George Twok Aden Ahgupuk
George Aden Ahgupuk was born in 1911 in the village of Shishmaref, on the Bering Sea coast of the Seward Peninsula. His native name was Twok.
Ahgupuk attended the government school in Noorvik when he was a child, but he only completed the fourth grade. Even then he preferred to draw pictures rather than study. As a youth, he participated in the annual reindeer roundups and hunted seal and walrus for food.
Ahgupuk’s early pen and ink drawings on skins often measure 24 inches by 36 inches or larger. These epic panoramas might include all of the following: an entire village scene, a reindeer roundup, men in kayaks hunting seals or polar bears, women ice fishing, a dogsled team, a blanket toss, and even a map of Alaska. Narrow strips of red alder-dyed reindeer skin are often threaded along the edges to form ribbon-like borders. On others, multiple strips of the dyed skin subdivide a larger skin into 9 smaller panels.
In 1936, American artist Rockwell Kent purchased some of Ahgupuk’s drawings while on a trip to Alaska. Although the two artists had not personally met, upon returning to New York, Kent wrote about his adventures and proclaimed his “discovery of the greatest of Eskimo artists.” Time Magazine and The New York Times each featured articles about Ahgupuk in January, 1937, and included one of two drawings that Kent had collected. Kent was instrumental in Ahgupuk’s induction into the American Artists Group, which later exhibited some of his work and also issued a series of Christmas cards that reproduced his drawings. Examples of some of these cards are at the Smithsonian Archives of American Art in Washington, DC.

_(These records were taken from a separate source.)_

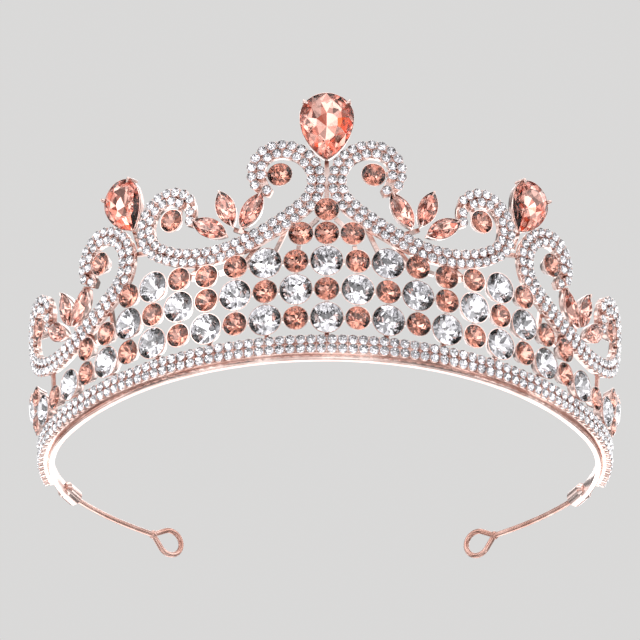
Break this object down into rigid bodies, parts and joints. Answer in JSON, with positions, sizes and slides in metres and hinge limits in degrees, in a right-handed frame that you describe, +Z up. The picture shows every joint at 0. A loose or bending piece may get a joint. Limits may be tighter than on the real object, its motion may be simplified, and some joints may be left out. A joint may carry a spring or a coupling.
{
  "type": "bridal tiara",
  "caption": "Openwork bridal tiara: set clear and peach stones in a leaning rose-gold wall of lattice, scrolls and pears, on a C-shaped headband with two looped wire arms.",
  "frame": {"origin": "middle of the headband's thickness at the front, on its underside", "axes": "+Z up, -Y out of the front of the tiara, X from side to side"},
  "size_m": [0.159, 0.1275, 0.0718],
  "materials": {
    "rose_gold": "polished rose-gold plating",
    "clear_crystal": "cut, foil-backed",
    "peach_crystal": "cut, foil-backed"
  },
  "bodies": {
    "root": {"headband": "rose_gold", "arm_left": "rose_gold", "arm_right": "rose_gold", "sleeve_left": "rose_gold", "sleeve_right": "rose_gold", "foot_strip": "rose_gold", "foot_stones_upper": "clear_crystal", "foot_stones_lower": "clear_crystal", "front_scroll_left": "rose_gold", "front_scroll_right": "rose_gold", "front_scroll_outer_stones_left": "clear_crystal", "front_scroll_outer_stones_right": "clear_crystal", "front_scroll_inner_stones_left": "clear_crystal", "front_scroll_inner_stones_right": "clear_crystal", "side_scroll_left": "rose_gold", "side_scroll_right": "rose_gold", "side_scroll_outer_stones_left": "clear_crystal", "side_scroll_outer_stones_right": "clear_crystal", "side_scroll_inner_stones_left": "clear_crystal", "side_scroll_inner_stones_right": "clear_crystal", "lower_cups": "rose_gold", "middle_cups": "rose_gold", "upper_cups": "rose_gold", "crest_cups": "rose_gold", "lower_clear_stones": "clear_crystal", "middle_clear_stones": "clear_crystal", "upper_clear_stones": "clear_crystal", "lower_peach_stones": "peach_crystal", "middle_peach_stones": "peach_crystal", "upper_peach_stones": "peach_crystal", "crest_peach_stones": "peach_crystal", "eye_cups_left": "rose_gold", "eye_cups_right": "rose_gold", "eye_stones_left": "peach_crystal", "eye_stones_right": "peach_crystal", "centre_pear_setting": "rose_gold", "centre_pear_stone": "peach_crystal", "side_pear_setting_left": "rose_gold", "side_pear_setting_right": "rose_gold", "side_pear_stone_left": "peach_crystal", "side_pear_stone_right": "peach_crystal", "front_navette_settings_left": "rose_gold", "front_navette_settings_right": "rose_gold", "front_navette_stones_left": "peach_crystal", "front_navette_stones_right": "peach_crystal", "side_navette_settings_left": "rose_gold", "side_navette_settings_right": "rose_gold", "side_navette_stones_left": "peach_crystal", "side_navette_stones_right": "peach_crystal", "lattice_bars": "rose_gold", "foot_bars": "rose_gold", "scroll_bars_left": "rose_gold", "scroll_bars_right": "rose_gold", "centre_spine": "rose_gold"}
  },
  "joints": []
}
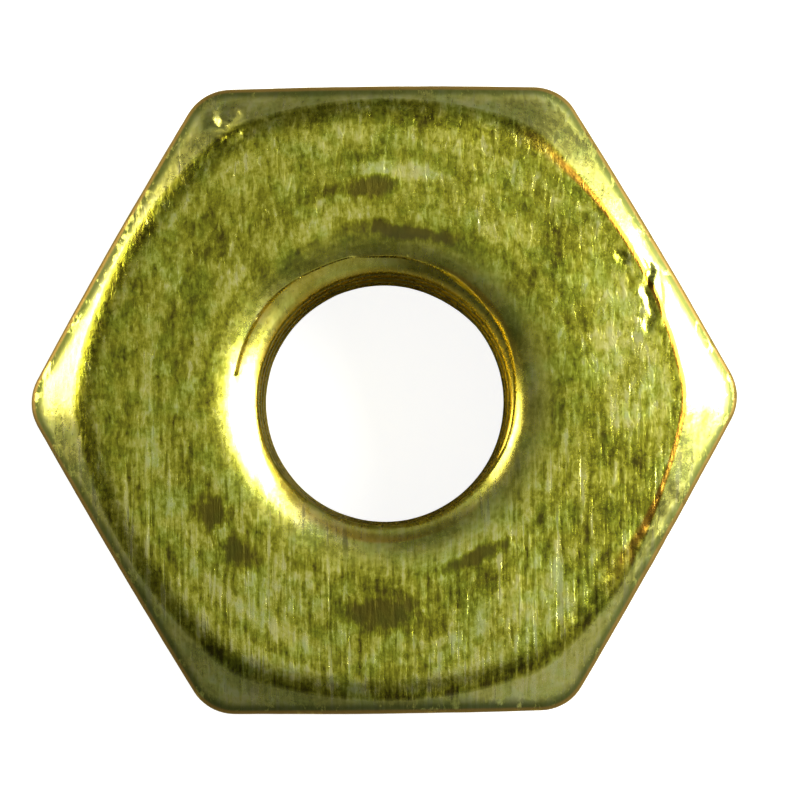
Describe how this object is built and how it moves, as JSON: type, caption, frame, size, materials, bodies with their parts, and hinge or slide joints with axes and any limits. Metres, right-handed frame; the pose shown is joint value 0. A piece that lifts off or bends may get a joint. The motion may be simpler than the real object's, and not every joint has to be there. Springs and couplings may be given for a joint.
{
  "type": "hex nut",
  "caption": "Plain brass hex nut, threaded right through, with a chamfered upper face, a flat bearing face and softly rounded upright corners.",
  "frame": {"origin": "centre of the bearing face, on the axis of the threaded hole", "axes": "+Z along the hole towards the chamfered face, +X towards one upright corner, +Y square to one flat"},
  "size_m": [0.0098, 0.0088, 0.0032],
  "materials": {
    "brass": "worn, semi-bright, with fine scratches and olive-brown tarnish"
  },
  "bodies": {
    "root": {"nut": "brass"}
  },
  "joints": []
}
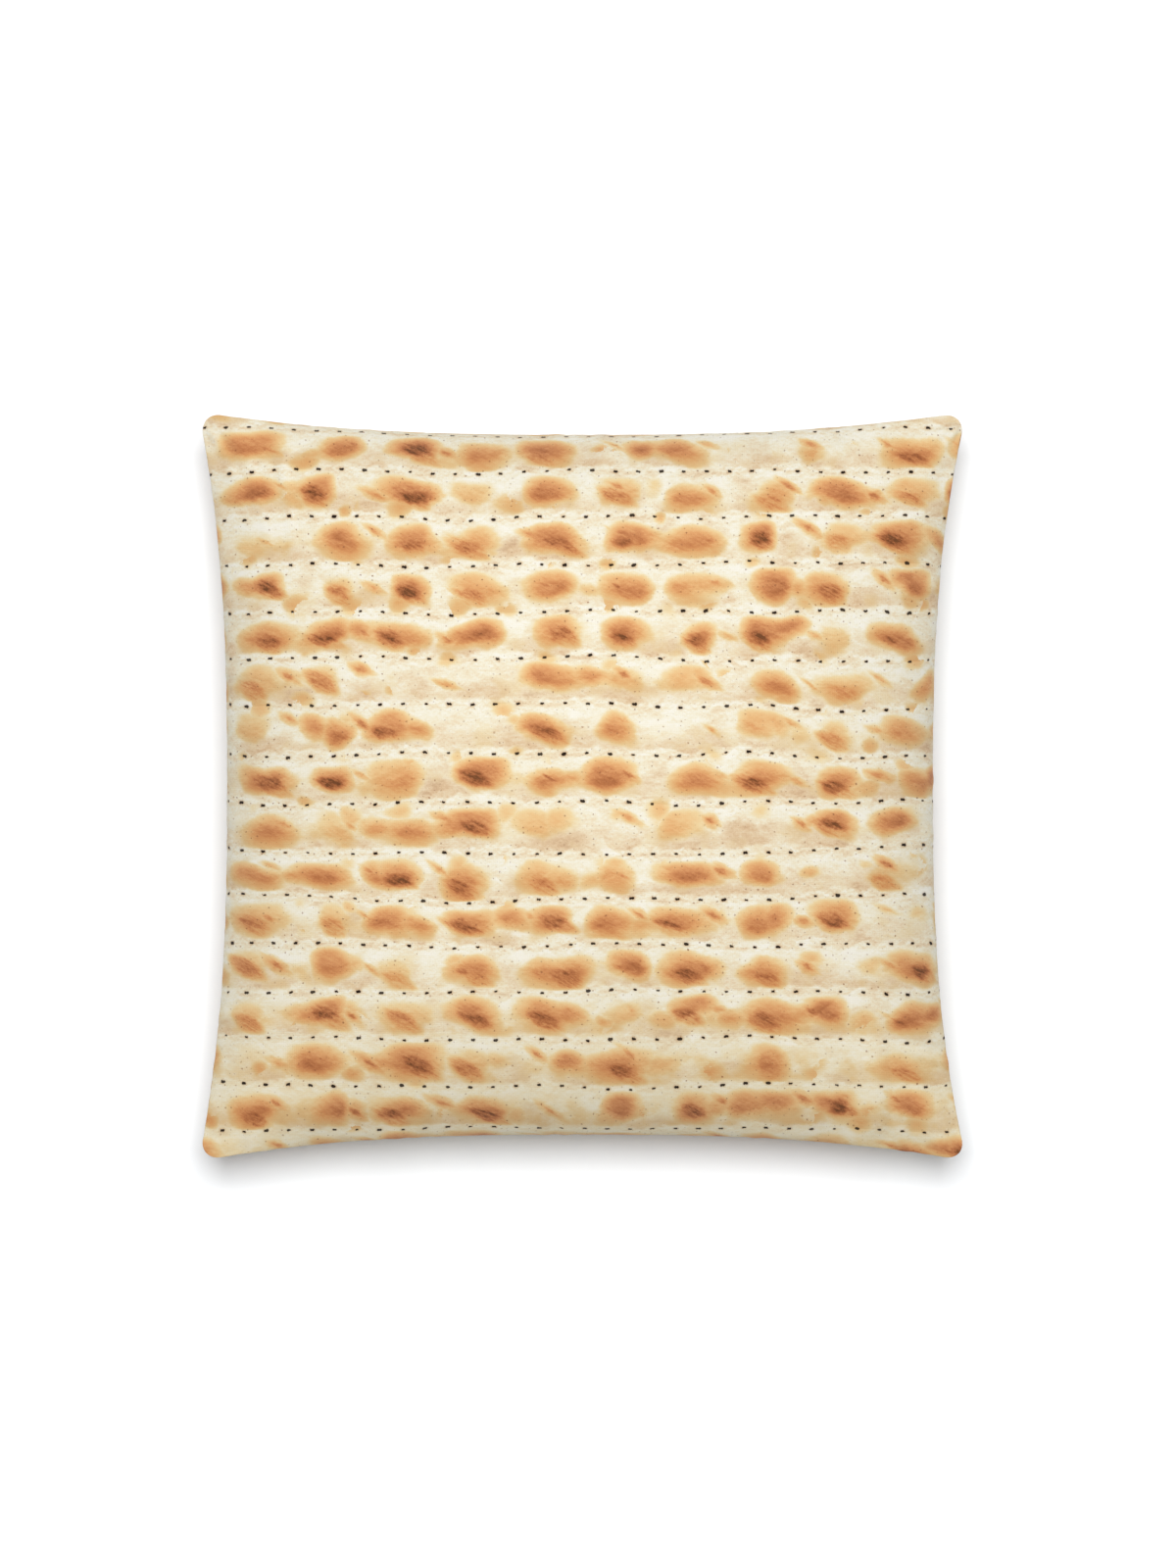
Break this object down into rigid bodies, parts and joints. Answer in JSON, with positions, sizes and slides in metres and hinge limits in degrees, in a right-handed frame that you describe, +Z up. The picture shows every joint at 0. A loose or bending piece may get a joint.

In addition to the examples in the collection of the California Academy of Sciences, major holdings of Ahgupuk’s work are in the collections of the University of Alaska Museum, Fairbanks and the Anchorage Museum of History and Art. The Alaska State Museum at Juneau, the Seattle Museum of History and Industry (Seattle, WA), the Riverside Municipal Museum (Riverside, CA), the National Museum of the American Indian, Smithsonian Institution (Washington, DC), and the National Cowboy and Western Heritage Museum (Oklahoma City, OK) also have works by him. Ahgupuk probably produced several thousand drawings and paintings during his career, many of which are in private collections.